Some of the fish you keep aren't known for strong pair bonds, indeed lots of people need target fish to keep the pair bond firm. You obviously don't, and I'm thinking how the tanks are aquascaped might be part of the answer to that. Thus a tanks shot would be vaulable for that reason ... though I'm still worried about seeing a bunch of imitation tanks if you ever do tank shot.


----------



## Reiner (Jul 17, 2002)

I think aquascaping has a lot to do with it. Lots of decorations for different hiding places also I think Mo has been in the hobby for so long and probably spends a good amount of time with his fish that he can tell if they are compatable or not. Also using sometimes dividers with holes were only the small female can fit through to get to her own safe side. The divider is just not part of the picture but it might still be in the tank. 
BTW I have been looking and Mo's pictures for years and he is hands down the King of using the most random things as decoration for his tanks. A big engraved award given by the company for selling a certain amount of $$$ worth comes to mind or various mugs.....


----------



## Aquamojo (Jan 4, 2003)

Reiner said:


> I think aquascaping has a lot to do with it. Lots of decorations for different hiding places also I think Mo has been in the hobby for so long and probably spends a good amount of time with his fish that he can tell if they are compatable or not. Also using sometimes dividers with holes were only the small female can fit through to get to her own safe side. The divider is just not part of the picture but it might still be in the tank.
> BTW I have been looking and Mo's pictures for years and he is hands down the King of using the most random things as decoration for his tanks. A big engraved award given by the company for selling a certain amount of $$$ worth comes to mind or various mugs.....

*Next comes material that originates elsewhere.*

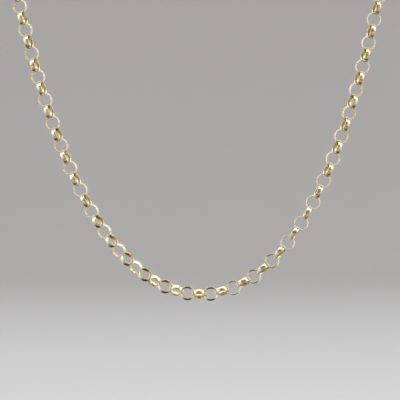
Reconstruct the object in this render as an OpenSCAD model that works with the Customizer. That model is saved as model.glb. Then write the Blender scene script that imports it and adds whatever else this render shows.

I laughed when I read your coment about the various things I put in the tank. I currently have a pair of Managuense in the pond that have all of their fry inside of a very large ceramic cream dispenser in the shape of a female breast. You can imagine where the cream is poured.

I will make an attempt at getting some tank shots. The real challenge with that is the way I light the tank. The flash is set to form a "sweet spot" in the tank. If I backed up a bit the rest of the tank would be in shadow....but let me give it a whack and see what I can come up with.


----------